How long can he keep riding it? Pope’s technique will come under stern examination from the Lord’s slope, a cloudy weather forecast and an Indian attack that largely had the measure of England’s batsmen at Edgbaston. Pope is an occasional wicket-keeper, and like many glovemen he is diminutive in stature and plays very strongly square of the wicket. He cuts and pulls supremely well – another legacy of his Australian winter – but according to CricViz he scores less freely straight down the ground, which may tempt India to pitch the ball up and get him driving.

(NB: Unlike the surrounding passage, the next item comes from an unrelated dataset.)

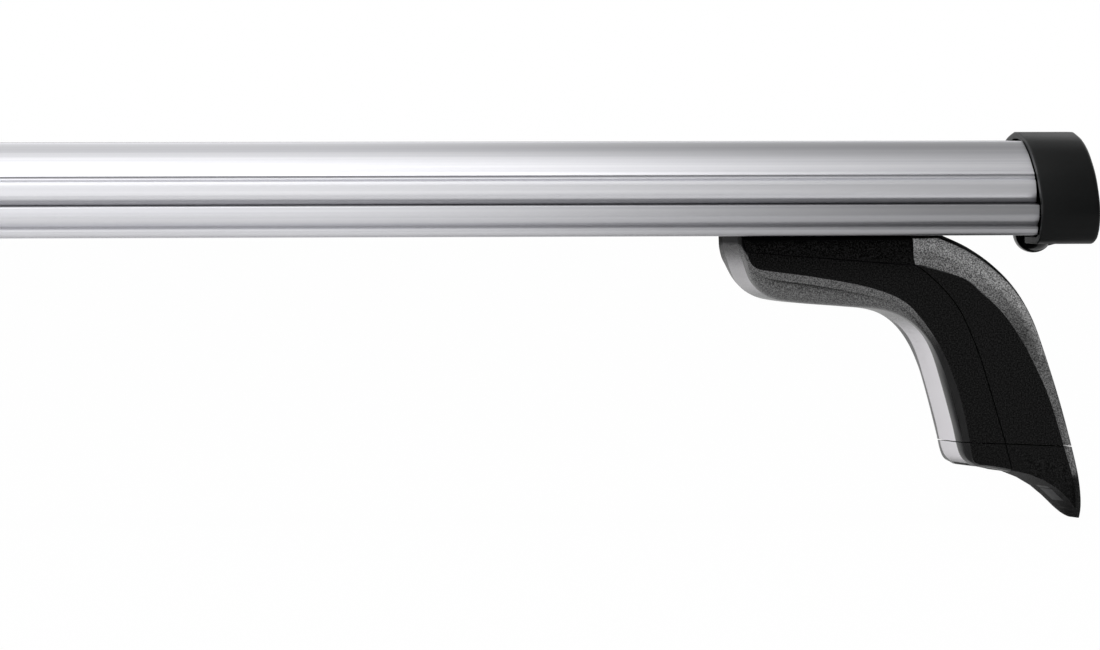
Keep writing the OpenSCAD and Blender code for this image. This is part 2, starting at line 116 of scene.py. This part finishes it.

It may also be that Pope takes Dawid Malan’s place at No4, which would be an extraordinary induction. No England batsman has made his Test debut at that position in almost 20 years, since Michael Vaughan took on South Africa in 1999, the famous Wanderers Test in which England were 2 for 4 before Vaughan launched a dogged rearguard that portended the golden career to come.

Pope has been handed his first Test call-up
Pope has been handed his first Test call-up (Getty)

You might almost say it was an innings full of character. And Pope believes he may be made of the same stuff. “On the wickets that offer a little bit for the bowlers,” he explained, “I’ve actually played my best innings. Coming in, in those situations, helps me get my head down. On the flattest wickets at The Oval, I’ve often missed out.”

Pope is a practitioner of visualisation: he recently watched a sporting documentary about the ‘zone’, and likes to walk out to the middle ahead of the game and run through it in his mind. But can you possibly imagine what it will be like striding out on an overcast Thursday morning at Lord’s, with England 10 for 2 and the Indians needling him as he arrives? Can you really recreate the knot in your guts as you look up and see your first ball in international cricket hurtling towards you?

Maybe not. When you’ve had a journey like Pope has had, perhaps you teach yourself not to look that far ahead. This is, after all, the wildest and most thrilling ride he’ll ever take in his life. And like 686 of his predecessors before him, Pope just has to step aboard and milk it for as long as he can.